One lesson that needs learning, then, is that an Arab state without an organized middle class is not only doomed to failure, but ALSO that the most organized oppositional forces sweeping the Middle East are basically one-man-one-vote-one-time Islamism. It’s not enough to have a middle class, and one can’t wave a magic wand or sprinkle fairy dust to make it happen. A middle class needs time to develop, to breath, and to become a recognizable political bloc with recognizable political interests channeled through recognizable political parties.

And that’s exactly what Palestinian Prime Minister Salam Fayyad is attempting to accomplish in the West Bank. His economic initiatives, coupled with his institution-building programs, should not just be viewed as ways to increase the average Palestinian’s standard of living. More than that, they’re attempts to ground a future state in something like a civil society, the ultimate goal being to prevent a political vacuum from engulfing a future Palestinian government.

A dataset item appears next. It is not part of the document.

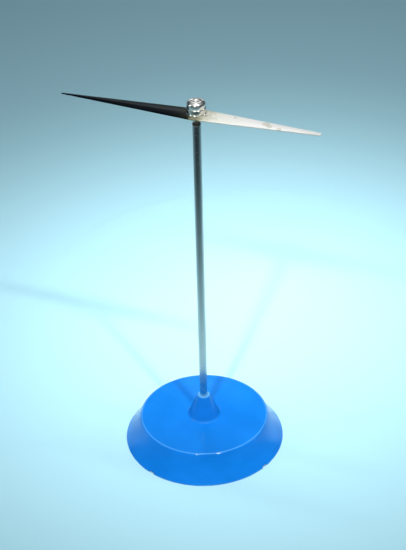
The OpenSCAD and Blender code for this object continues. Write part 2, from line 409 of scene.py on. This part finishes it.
def cap_plating():
    """Mirror nickel on turned brass, with faint tool rings and a little haze."""
    finish = Finish("cap_plating", Metallic=1.0)
    rings = finish.node("ShaderNodeTexNoise", noise_dimensions="1D")
    finish.feed(rings.inputs["W"], finish.math("ADD", finish.radius(), finish.axis("Z")))
    rings.inputs["Scale"].default_value = 9.0
    rings.inputs["Detail"].default_value = 3.0
    haze = finish.noise(0.5, detail=4.0, roughness=0.65)
    colour = finish.blend(finish.remap(haze, 0.4, 0.7), (0.86, 0.87, 0.87), (0.76, 0.76, 0.73))
    return finish.set(Base_Color=colour, Roughness=finish.remap(haze, 0.35, 0.7, 0.03, 0.10),
                      Normal=finish.bump(rings.outputs["Fac"], 0.004))


def hub_brass():
    """Turned brass, dulled in patches."""
    finish = Finish("hub_brass", Metallic=1.0)
    turned = finish.noise((0.5, 0.5, 10.0), detail=3.0)
    dull = finish.noise(0.7, detail=5.0, roughness=0.7)
    colour = finish.ramp(dull, [
        (0.30, (0.78, 0.56, 0.24)), (0.60, (0.66, 0.45, 0.18)), (0.80, (0.36, 0.22, 0.09)),
    ])
    return finish.set(Base_Color=colour, Roughness=finish.remap(dull, 0.35, 0.75, 0.22, 0.48),
                      Normal=finish.bump(turned, 0.006))


def jewel():
    """Polished agate with faint bands."""
    finish = Finish("jewel", IOR=1.54, Subsurface_Weight=0.2, Subsurface_Scale=0.001)
    bands = finish.noise((0.4, 0.4, 2.2), detail=4.0, distortion=1.2)
    colour = finish.ramp(bands, [
        (0.30, (0.20, 0.05, 0.02)), (0.50, (0.42, 0.14, 0.05)), (0.70, (0.60, 0.30, 0.14)),
    ])
    return finish.set(Base_Color=colour, Roughness=finish.remap(bands, 0.3, 0.7, 0.06, 0.14),
                      Normal=finish.bump(finish.noise(3.0), 0.002))


def floor_finish():
    """Plain pale cyan card with a faint grain."""
    finish = Finish("floor", Specular_IOR_Level=0.06)
    tone = finish.noise(0.004, detail=2.0)
    colour = finish.blend(tone, (0.39, 0.69, 0.81), (0.41, 0.71, 0.83))
    grain = finish.noise(1.2, detail=4.0)
    return finish.set(Base_Color=colour, Roughness=finish.remap(grain, 0.3, 0.7, 0.55, 0.75),
                      Normal=finish.bump(grain, 0.02))


# ---------------------------------------------------------------- foot

FOOT_TOP_R = 40.0
FOOT_TOP_Z = 17.0
FLARE_REACH = 10.0
FLARE_SAG = 0.65
LIP_H = 0.7
LIP_ROUND = 0.3
CREASE_ROUND = 1.4
BOSS_R = 10.0
BOSS_TOP_R = 3.9
BOSS_FILLET = 2.0
CEILING_Z = FOOT_TOP_Z - 2.4
WALL_FOOT_R = 47.18
WALL_TOP_R = 38.22
WALL_SLOPE = 0.6135
SOCKET_Z = 8.0
SHOULDER_Z = 13.5
STEM_R = 2.38
RIB_START_R = 6.4
RIB_LOW_Z = 5.0
RIB_HIGH_Z = 15.2
RIB_LOW_HALF = 0.75
RIB_HIGH_HALF = 0.95
RIB_BITE = 0.6
NOTCH_ANGLE = -20
NOTCH_R = 48.4
NOTCH_OUT_R = 52
NOTCH_HALF = 2
NOTCH_H = 1.3
EDGE_BEVEL = 0.35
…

The Prime Minister knows that Hamas is ready to fill that vacuum and, having seen the creeping theocracy that is the Gaza Strip, he knows what the consequences would be if the Iran-backed terrorist organization ever succeeded.

The trick for the rest of us, of course, is to ensure that the process is allowed to play out – for the Palestinians and in Egypt – and that Fayyad’s efforts are allowed to become robust.

Economic peace should be allowed to take hold – and deeply encouraged – before political imperatives, lest still-fragile Palestinian institutions get overwhelmed and crumble.

And if we have learned a third thing from events this week – and more on this soon – it is that peace in the Middle East must be between institutions and societies, not simply with Arab political figures, whose future is far too uncertain across the Arab world for us, or our friends in Israel, to bet the farm on their survival.